Object data in JSON:
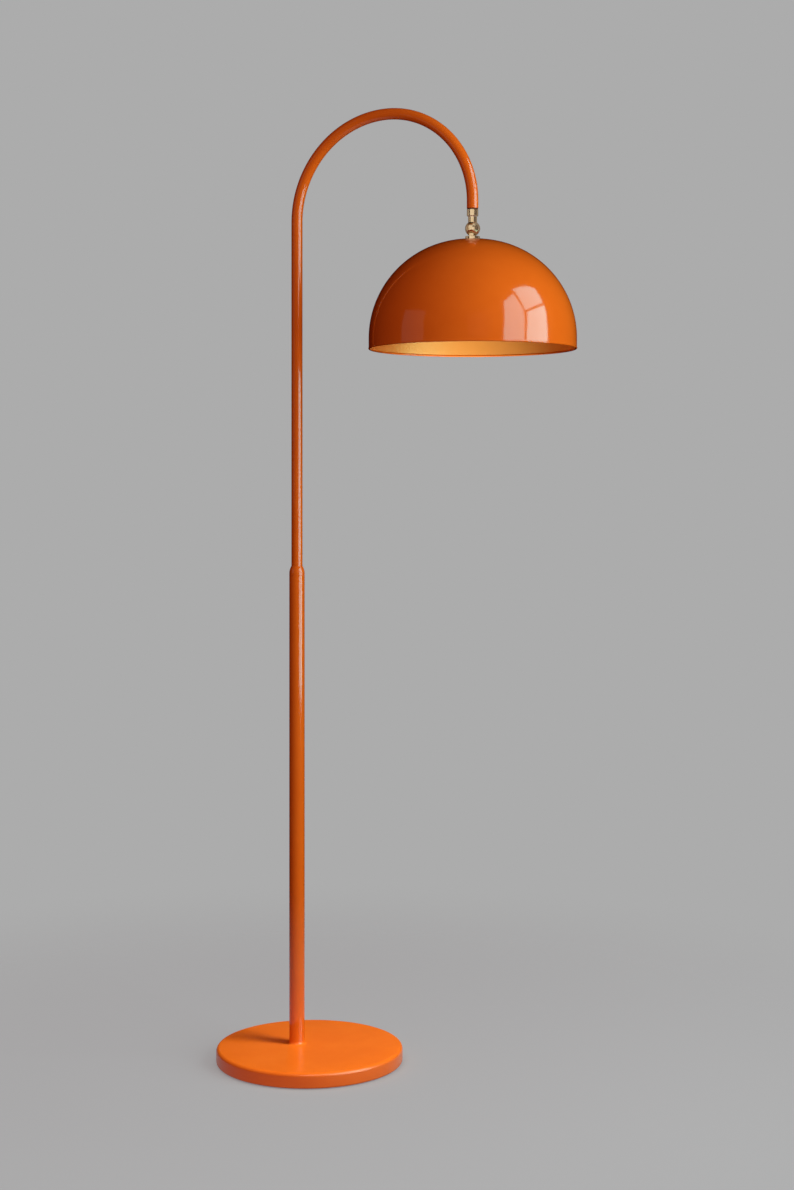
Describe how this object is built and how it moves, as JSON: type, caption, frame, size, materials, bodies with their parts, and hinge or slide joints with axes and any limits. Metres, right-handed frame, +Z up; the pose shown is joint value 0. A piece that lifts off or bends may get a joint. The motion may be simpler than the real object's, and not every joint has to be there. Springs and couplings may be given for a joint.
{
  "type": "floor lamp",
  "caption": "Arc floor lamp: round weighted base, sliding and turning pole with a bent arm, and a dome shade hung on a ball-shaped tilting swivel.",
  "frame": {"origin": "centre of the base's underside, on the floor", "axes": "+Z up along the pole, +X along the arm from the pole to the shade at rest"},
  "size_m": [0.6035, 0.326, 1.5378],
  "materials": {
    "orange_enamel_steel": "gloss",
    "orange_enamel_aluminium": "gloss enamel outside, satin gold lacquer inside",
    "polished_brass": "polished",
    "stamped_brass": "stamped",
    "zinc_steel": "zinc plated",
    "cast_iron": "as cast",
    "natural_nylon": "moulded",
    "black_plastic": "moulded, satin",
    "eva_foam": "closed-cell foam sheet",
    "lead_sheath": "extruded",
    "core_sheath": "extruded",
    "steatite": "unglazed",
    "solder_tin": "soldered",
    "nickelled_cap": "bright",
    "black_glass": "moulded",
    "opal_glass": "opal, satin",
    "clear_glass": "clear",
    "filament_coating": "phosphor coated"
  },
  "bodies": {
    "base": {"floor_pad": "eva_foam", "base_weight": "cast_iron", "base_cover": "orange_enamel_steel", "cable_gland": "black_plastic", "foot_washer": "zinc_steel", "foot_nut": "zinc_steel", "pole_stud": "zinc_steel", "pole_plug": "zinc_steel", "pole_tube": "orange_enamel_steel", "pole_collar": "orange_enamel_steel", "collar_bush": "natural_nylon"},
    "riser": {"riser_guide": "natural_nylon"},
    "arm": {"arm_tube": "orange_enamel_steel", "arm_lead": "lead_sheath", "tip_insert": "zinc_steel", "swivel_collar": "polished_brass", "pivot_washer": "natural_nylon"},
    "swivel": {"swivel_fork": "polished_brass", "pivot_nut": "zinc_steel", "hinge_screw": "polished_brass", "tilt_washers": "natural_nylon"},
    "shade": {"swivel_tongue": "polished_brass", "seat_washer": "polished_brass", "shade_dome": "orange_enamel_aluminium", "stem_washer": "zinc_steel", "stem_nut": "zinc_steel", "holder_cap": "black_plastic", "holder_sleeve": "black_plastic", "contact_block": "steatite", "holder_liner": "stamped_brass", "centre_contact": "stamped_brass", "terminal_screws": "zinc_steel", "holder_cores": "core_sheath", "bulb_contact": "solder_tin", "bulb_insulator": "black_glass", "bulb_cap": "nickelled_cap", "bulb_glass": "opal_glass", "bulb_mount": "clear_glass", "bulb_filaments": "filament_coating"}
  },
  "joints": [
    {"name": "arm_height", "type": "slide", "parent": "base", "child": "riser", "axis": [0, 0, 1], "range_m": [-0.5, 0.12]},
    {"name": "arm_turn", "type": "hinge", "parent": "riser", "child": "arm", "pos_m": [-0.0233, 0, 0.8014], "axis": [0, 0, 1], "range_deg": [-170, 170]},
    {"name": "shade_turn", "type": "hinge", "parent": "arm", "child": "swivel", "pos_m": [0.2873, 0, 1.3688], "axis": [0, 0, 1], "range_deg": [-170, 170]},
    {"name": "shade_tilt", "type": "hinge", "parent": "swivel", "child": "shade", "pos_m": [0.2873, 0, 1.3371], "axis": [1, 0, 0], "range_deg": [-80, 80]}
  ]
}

--

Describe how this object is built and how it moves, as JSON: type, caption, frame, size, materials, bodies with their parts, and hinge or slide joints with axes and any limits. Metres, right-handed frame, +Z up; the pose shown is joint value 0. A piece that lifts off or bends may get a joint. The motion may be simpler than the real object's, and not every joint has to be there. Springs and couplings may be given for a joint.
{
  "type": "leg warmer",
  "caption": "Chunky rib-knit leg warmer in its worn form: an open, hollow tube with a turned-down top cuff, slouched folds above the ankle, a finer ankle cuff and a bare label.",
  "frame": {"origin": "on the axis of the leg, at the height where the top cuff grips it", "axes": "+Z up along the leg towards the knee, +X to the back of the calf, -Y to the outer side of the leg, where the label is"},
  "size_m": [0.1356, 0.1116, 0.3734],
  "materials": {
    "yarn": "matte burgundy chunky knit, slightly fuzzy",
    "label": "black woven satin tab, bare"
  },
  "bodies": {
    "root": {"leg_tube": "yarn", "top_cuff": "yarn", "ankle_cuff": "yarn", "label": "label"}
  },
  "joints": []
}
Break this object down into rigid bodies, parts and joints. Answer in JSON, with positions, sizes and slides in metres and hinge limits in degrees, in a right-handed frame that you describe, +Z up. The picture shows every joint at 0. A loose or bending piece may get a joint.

> [Task goal]
Say how many lines of the listing above contain "down", with no other words.

> [Task result]
2